En mi anterior comentario ponderaba otros de los aciertos de la cinta en el orden técnico que omito repetir aquí. Pero decía que “Un traductor no es la gran película del cine cubano, pero sí es un ejemplo feliz de cuánto puede hacerse grande nuestro cine. La historia intimista de los hermanos Barriuso tiene todo el mérito de ser, desde el punto de vista estético y discursivo, a mi juicio, el mejor filme cubano exhibido en 2018”. Recomendaba, además, prestarle mucha atención a lo que estos hermanos harán en el futuro, pues si algo positivo nos han traído ha sido justo esta “lección de cautela” que se toman en su ópera prima cuando se tiene la conciencia de que es mejor ir de puntillas y no corriendo por un camino sembrado de huevos. A pesar de escoger una forma trillada en su hechura estética, sin grandes complicaciones dramatúrgicas, pero sí compleja en el tratamiento de su perspectiva ideológica, Un traductor tiene la mesura de hacerlo bien, con el tino de no quebrar casi ninguno.

Esas observaciones todavía las mantengo. (2019)

Notas:

[1] En “Block booking.
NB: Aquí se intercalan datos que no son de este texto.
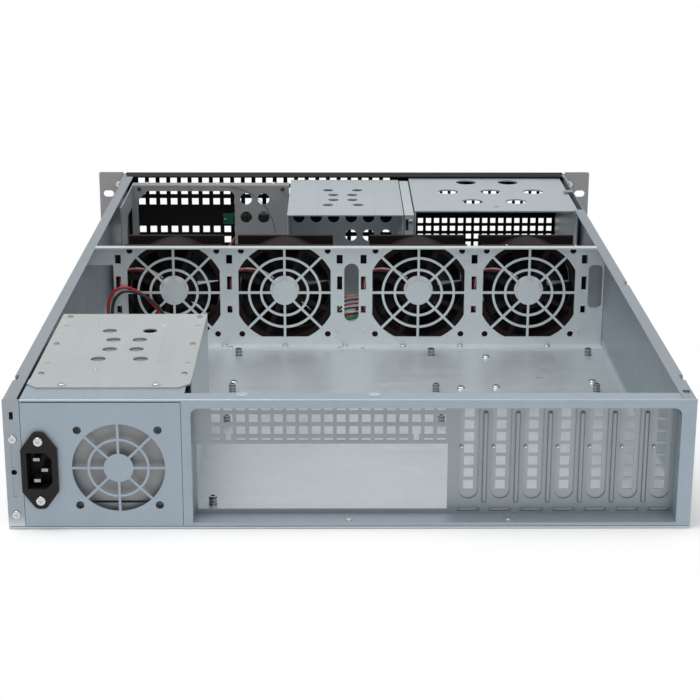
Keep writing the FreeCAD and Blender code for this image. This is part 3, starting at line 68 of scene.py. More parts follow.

Cine cubano (2018): marcar la diferencia”, publicado en dos partes en la revista Revolución y Cultura. (Parte I: no. 1/2019, enero-abril, pp. 1-12; Parte II: no.2/ 2019, pp. 1-10).

[2] Véase mi texto “Viraje, disenso, posideología: una introducción al cine cubano ‘no alineado’”, de próxima aparición, donde aporto más detalles sobre el tema.